As I read Shaughnessy again for this blog entry, I got angry. How could a school system allow students to graduate high school without the ability to pluralize nouns? My eight-year-old can do that. It seems like a terrible injustice to me that students can be so ill-served by public education that they have to wait until college to master such fundamental skills. Doubling the injustice is that so many of these students are from underserved, minority backgrounds. I'm puzzled as to why this isn't considered a civil rights issue.

Triply unjust now is that many of these students believe that the only way they can succeed is by entering a college that is not well prepared to receive them. (A college that doesn't have the SEEK program like CUNY of Shaugnessy's day) Then they take massive loans that can never be discharged, then they drop out of school because they are so inadequately prepared and inadequately taught. So now they are uneducated and in massive, undischargeable debt. What a crock of manure that is.

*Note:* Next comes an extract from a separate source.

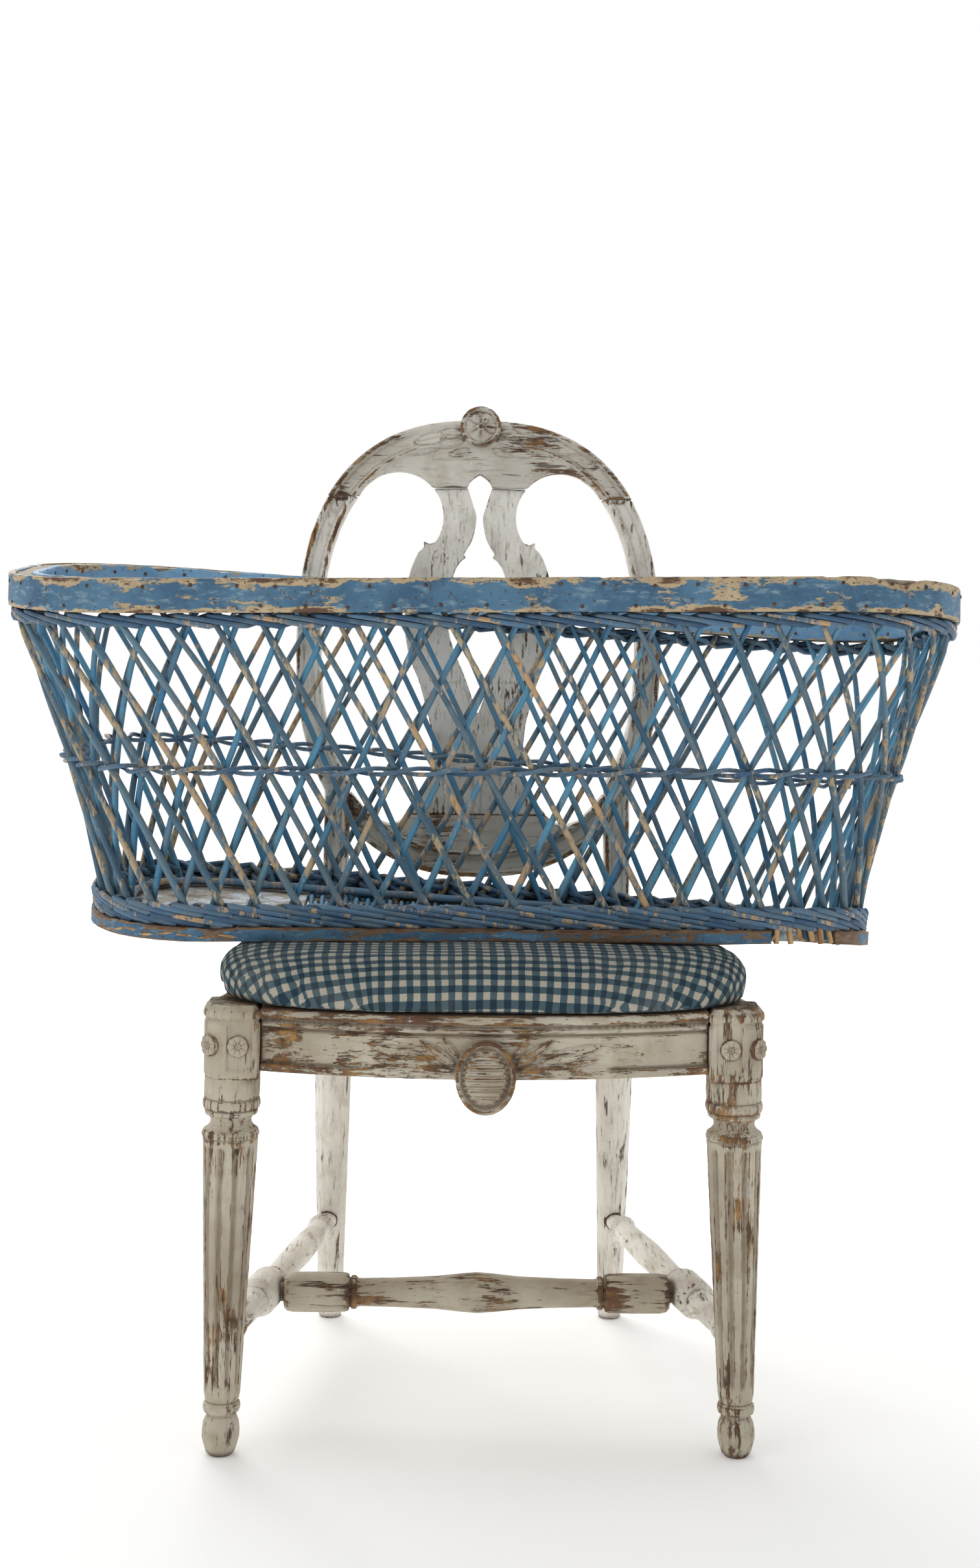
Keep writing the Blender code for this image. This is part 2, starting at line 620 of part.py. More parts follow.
# ---------------------------------------------------------------- bassinet
def rounded_rectangle(turn, half_length, half_width, radius):
    """A point of a rounded rectangle, `turn` once round it by length from the middle of the front."""
    along, across, bend = half_length - radius, half_width - radius, math.pi / 2 * radius
    pieces = [along, bend, 2 * across, bend, 2 * along, bend, 2 * across, bend, along]
    rest = (turn % 1.0) * sum(pieces)
    number = 0
    while number < 8 and rest > pieces[number]:
        rest -= pieces[number]
        number += 1
    corners = {1: (along, -across), 3: (along, across), 5: (-along, across), 7: (-along, -across)}
    if number in corners:
        angle = rest / radius + math.radians(90 * (number // 2) - 90)
        x, y = corners[number]
        return Vector((x + radius * math.cos(angle), y + radius * math.sin(angle)))
    starts = {0: (0.0, -half_width), 2: (half_length, -across), 4: (along, half_width),
              6: (-half_length, across), 8: (-along, -half_width)}
    x, y = starts[number]
    angle = math.radians(90 * (number // 2))
    return Vector((x + rest * math.cos(angle), y + rest * math.sin(angle)))


def share_of(z):
    return (z - WALL_FOOT) / (WALL_HEAD - WALL_FOOT)


def flare_of(share):
    return max(0.0, min(1.0, share / FLARE_REACH)) ** FLARE_POWER


def wall_plan(turn, share):
    """Middle of the wall from above, `turn` once round it and `share` of the way up."""
    foot_turn = turn + FOOT_SPREAD / (4 * math.pi) * math.sin(4 * math.pi * turn)
    return rounded_rectangle(foot_turn, *FOOT).lerp(rounded_rectangle(turn, *HEAD), flare_of(share))


def wall_point(turn, share, offset=0.0):
    """A point at the wall, `offset` outwards from its middle, and the direction outwards."""
    ahead, behind = wall_plan(turn + 0.002, share), wall_plan(turn - 0.002, share)
    along = (ahead - behind).normalized()
    out = Vector((along.y, -along.x, 0.0))
    at = wall_plan(turn, share)
    return Vector((at.x, at.y + BASKET_Y, WALL_FOOT + (WALL_HEAD - WALL_FOOT) * share)) + out * offset, out


def settled(point):
    """The point moved with the twist of the old basket: nothing at its front, most at its back."""
    half_width = FOOT[1] + (HEAD[1] - FOOT[1]) * flare_of(share_of(point[2]))
    back_share = 0.5 + (point[1] - BASKET_Y) / (2 * half_width)
    rise = RIM_RISE * point[0] * max(0.0, share_of(point[2]))
    return (point[0], point[1], point[2] + rise + back_share * (TWIST_MEAN + TWIST_RATE * point[0]))


def ring_turns():
    """Places round the wall for a hoop: close together at the corners."""
    quarter = [0.122 + 0.0135 * i for i in range(9)] + [0.25]
    half = quarter + [0.5 - turn for turn in reversed(quarter[:-1])] + [0.5]
    return half + [turn + 0.5 for turn in half]


def make_hoop(name, profile, material, smooth=None):
    """A hoop round the basket; its profile lists offset from the middle of the wall, and height."""
    sections = []
    for turn in ring_turns():
        sections.append([settled(wall_point(turn, share_of(z), offset)[0]) for offset, z in profile])
    return loft(name, sections, material, smooth, closed=True)


def band_profile(inner, outer, low, high):
    return [(inner, low), (outer, low), (outer, high), (inner, high)]


def rod_profile(offset, z, radius, sides=6):
    return [(offset + a, z + b) for a, b in circle(sides, radius, 0.5)]


def stake_radius(share):
    return STAKE_RADIUS[0] + (STAKE_RADIUS[1] - STAKE_RADIUS[0]) * max(0.0, min(1.0, share))


def binding_turns(first, last):
    """Places along a panel's binding rod, from just before its first stake to just after its last."""
    start, end = (first - 0.38) / STAKES, (last + 0.38) / STAKES
    places = [turn - lap for lap in (1, 0) for turn in ring_turns()]
    return [start] + sorted(turn for turn in places if start + 0.003 < turn < end - 0.003) + [end]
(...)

Then I remember that my job is not to fix all the injustices in the world -- my job is (I hope someday) to teach the students in my class, whoever they may be - wherever they come from. This is why I admire Shaughnessy. She doesn't spend any time belaboring the unpreparedness of her students or complaining about the impossibilty of her situation. She seems to take the tack that she is faced with a very difficult, but solveable problem. She made Basic Writing into a discipline and looked for ways to fix the problem. This is quite admirable.

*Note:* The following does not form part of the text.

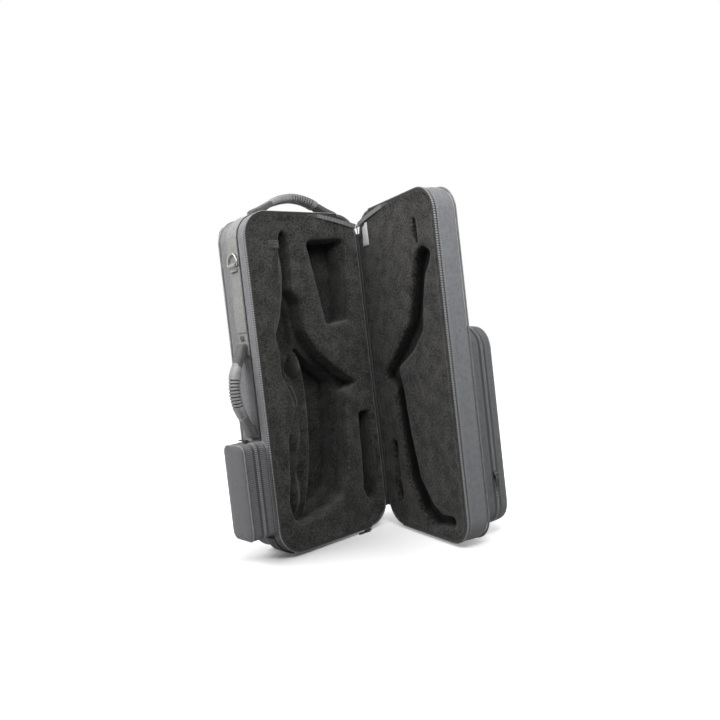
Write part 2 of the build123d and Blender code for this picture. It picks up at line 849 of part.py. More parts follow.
def moving_pieces():
    """Handles, D ring, sliders and pulls that move on the base half."""
    ends, strap, grip = top_handle()
    nodes["top_handle_ends"] = ends
    nodes["top_handle_strap"] = strap
    nodes["top_handle_grip"] = grip
    ends, strap, grip = side_handle()
    nodes["side_handle_ends"] = ends
    nodes["side_handle_strap"] = strap
    nodes["side_handle_grip"] = grip
    nodes["d_ring"] = d_ring()
    nodes["main_zip_slider"] = slider(main_slider_plane)
    nodes["main_zip_pull"] = pull(main_slider_plane)
    nodes["side_pocket_slider"] = slider(side_slider_plane)
    nodes["side_pocket_pull"] = pull(side_slider_plane)
    nodes["upper_back_slider"] = slider(upper_back_slider_plane)
    nodes["upper_back_pull"] = pull(upper_back_slider_plane)
    nodes["lower_back_slider"] = slider(lower_back_slider_plane)
    nodes["lower_back_pull"] = pull(lower_back_slider_plane)


def side_pocket_pieces():
    """The zipped pocket on the free side wall."""
    pocket(
        "side_pocket", side_pocket_plane, side_pocket_width, side_pocket_height,
        side_pocket_corner, side_tray_depth, side_pocket_depth, side_pocket_edge,
    )


def lid_pieces():
    """Everything on the lid half, first drawn closed."""
    mirrored = {
        "lid_shell": shell(lid_depth),
        "lid_lining": lid_lining(),
        "lid_zip_tape": zip_tape(),
        "lid_zip_coil": zip_coil(),
        "lid_zip_end": zip_end(),
        "lid_hinge_tape": hinge_tape(),
        "lid_piping": back_piping(lid_depth),
        "label": label(),
        "lid_feet": Compound([
            foot(foot_inset, lid_depth / 2), foot(case_width - foot_inset, lid_depth / 2)
        ]),
    }
    for name, piece in mirrored.items():
        nodes[name] = mirror(piece, about=Plane.XZ)
    pocket(
        "lid_pocket", lid_pocket_plane, lid_pocket_width, lid_pocket_height,
        lid_pocket_corner, lid_tray_depth, lid_pocket_depth, lid_pocket_edge,
    )
    nodes["lid_pocket_slider"] = slider(lid_slider_plane)
    nodes["lid_pocket_pull"] = pull(lid_slider_plane)
    for name in nodes:
        if name.startswith("lid_") or name == "label":
            nodes[name] = lid_turn * nodes[name]


lid_turn = Pos(hinge_x, 0, 0) * Rot(0, 0, lid_angle) * Pos(-hinge_x, 0, 0)
base_pieces()
moving_pieces()
side_pocket_pieces()
lid_pieces()

# The origin is on the floor, under the middle of the whole part's box
whole_box = Compound(list(nodes.values())).bounding_box()
to_origin = Pos(-whole_box.center().X, -whole_box.center().Y, -whole_box.min.Z)
os.makedirs("parts", exist_ok=True)
for name, piece in nodes.items():
    export_step(to_origin * piece, os.path.join("parts", name + ".step"))
print("nodes", len(nodes), "size", whole_box.size)
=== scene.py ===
import bpy
import math
from mathutils import Matrix, Vector


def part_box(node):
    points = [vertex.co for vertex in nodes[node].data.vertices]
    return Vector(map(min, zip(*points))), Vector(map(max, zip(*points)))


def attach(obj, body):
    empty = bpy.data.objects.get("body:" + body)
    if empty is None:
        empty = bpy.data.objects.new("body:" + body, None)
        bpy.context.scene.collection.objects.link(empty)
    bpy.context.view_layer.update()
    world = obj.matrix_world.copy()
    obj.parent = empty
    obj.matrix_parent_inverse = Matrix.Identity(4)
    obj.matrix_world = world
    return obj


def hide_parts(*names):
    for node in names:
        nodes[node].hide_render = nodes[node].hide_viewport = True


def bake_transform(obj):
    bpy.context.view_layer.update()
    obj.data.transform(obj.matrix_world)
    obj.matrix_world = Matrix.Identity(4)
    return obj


# An upright zipped alto saxophone case with its lid open. The dictionaries hold millimetres, measured
# from the lower corner of the base's free side: x towards the hinge, y up the case, z towards the lid.
mm = 0.001
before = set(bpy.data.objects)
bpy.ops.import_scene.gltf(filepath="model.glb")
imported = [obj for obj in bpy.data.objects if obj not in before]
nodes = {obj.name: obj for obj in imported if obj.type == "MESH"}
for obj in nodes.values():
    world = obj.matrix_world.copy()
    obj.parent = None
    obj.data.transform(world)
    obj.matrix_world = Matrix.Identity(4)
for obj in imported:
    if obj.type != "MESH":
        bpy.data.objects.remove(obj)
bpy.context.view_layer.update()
print("frame loaded:", len(nodes), "nodes")

case = {
    "width": 276, "height": 660, "baseDepth": 100, "cornerRadius": 50,
    "hingeX": 278, "lidAngle": 78, "rimGap": 1.5, "wall": 4,
}
outlineLow, outlineHigh = (0, 0), (case["width"], case["height"])
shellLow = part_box("base_shell")[0]
caseCorner = Vector((shellLow.x, shellLow.y - case["rimGap"] * mm, shellLow.z))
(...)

There is no getting around the fact that Standard American English (SAE) is a shibboleth. It is the a very good way for students to enter the world of the middle class - the world of high salaries, good schools, good nutrition, and safe neighborhoods. Of course, the trades are another way into the good life, but it seems to me that as our service and manufacturing economy becomes more sophisticated that even the trades require a great deal more education than they did before. I'm certain that avionics technicians, diesel mechanics, microchip fab workers, paramedics, and other high-paying developed-world tradesmen and women are earning at least an associate's degree and thus taking the concomitant composition requirements.

So I like that Shaughnessy doesn't back down from this fact. She may not like that students are criminally unprepared. She may not like that errors are so distracting to educated readers that they destroy the message. But she knows she can't change these things. So she came up with an entire framework and a discipline for fixing what should could fix. So "Basic Writing"was born.

As for me, I'm very interested in this concept of "basic writing" and how it relates to my undergraduate degree in Teaching English as a Foreign Language. I'm particularly interested in the affective domain aspects of "basic writing,"not just whether students react well to instruction, but how their emotions affect their writing and their ability to learn. Is error correction freezing them in their tracks the same way it does for second language learners? I'll be exploring this question further.

Thursday, June 16, 2011

Toeing the line

I've been thinking about the bright line between "bad writing" and "good writing," at least as we can draw it in the most traditional way. I think that many of the rules Dr. Kemp mentions in his discussion of formalist "error-free" composition are vestigial holdovers from Latin. Some of them didn't come from Latin, but they no longer mean anything. Why does it matter if I split an infinitive in English? Why can't I end a sentence with a preposition? Sometimes a sentence should start with a conjunction, even if doing so technically makes it a fragment. Who cares? Because these conventions do nothing to make students better writers. I've read many awful, yet error-free papers.

On the other hand...

I'm sure that many experienced composition teachers can provide examples, but I can't think of a single student paper that could be considered in any way "good" when the student demonstrated a fundamental ignorance of the conventions of style, grammar, and spelling. Those papers were universally awful quite apart from their significant mechanical problems.

In other words, if a student hasn't mastered the basic conventions of written language, there is very little chance that he or she has mastered higher-order skills like style, invention, metaphor, storytelling, or argumentation. Dr. Kemp said it in the podcast: good writers are readers. And readers pick up the mechanical conventions at the same time they pick up the higher-order skills.

So that leads to the question...

It's a series of small questions, really, but it's interesting to me. Which skills are important? What constitutes an error? Isn't every composition toeing a formal line? Writing strictly formally, here are are the errors up with which I will not put:

  1. Misspellings and the abuse of homonyms
    The former led to the spellchecker, which obscured the latter in mechanistic camouflage. And while we're at it: "Their," "they're," and "there." They're not that hard.
  2. Egregious misuse of punctuation.
    I don't really care about the Oxford comma, or the placement of commas in dependent clauses, unless this placement affects meaning. For beginners, I encourage liberal use of the period as a check against the dreaded run-on sentence. Many problems can be fixed by breaking these gargantuan crimes against style into smaller sentences. Of course, the apostrophe is a terrible punctuation mark, but I insist that students learn it.
  3. The run-on sentence and the comma splice
  4. Various sins too egregious to count
    Yes, this one is a cop-out. I'm writing here about errors that are so ungrammatical that they confuse the reader. I mean the truly egregious errors that give English teachers a shiver and make Shakespeare twitch in his grave: subject/verb disagreement, true (nonsensical) fragments, mixed tenses, and their many, many counterparts.
  5. Inauthentic voice
    A broadly defined crime against writing, "inauthentic voice" comes when students try to write for no audience in a tone they imagine as "academic." This inauthentic voice is the perpetrator of: esoteric words that don't quite fit, the use of "myself" when "me" is the correct pronoun, tortured constructions, long sentences, nominalization, deletion of the agent, weak verbs, vague propositions (especially in introductions) and the like. It's hard to pin down in a short description, but it is awful. You know it when you see it.

I suspect that even the most anti-foundational teacher of composition forces students to toe a line somewhere. Where do you draw yours?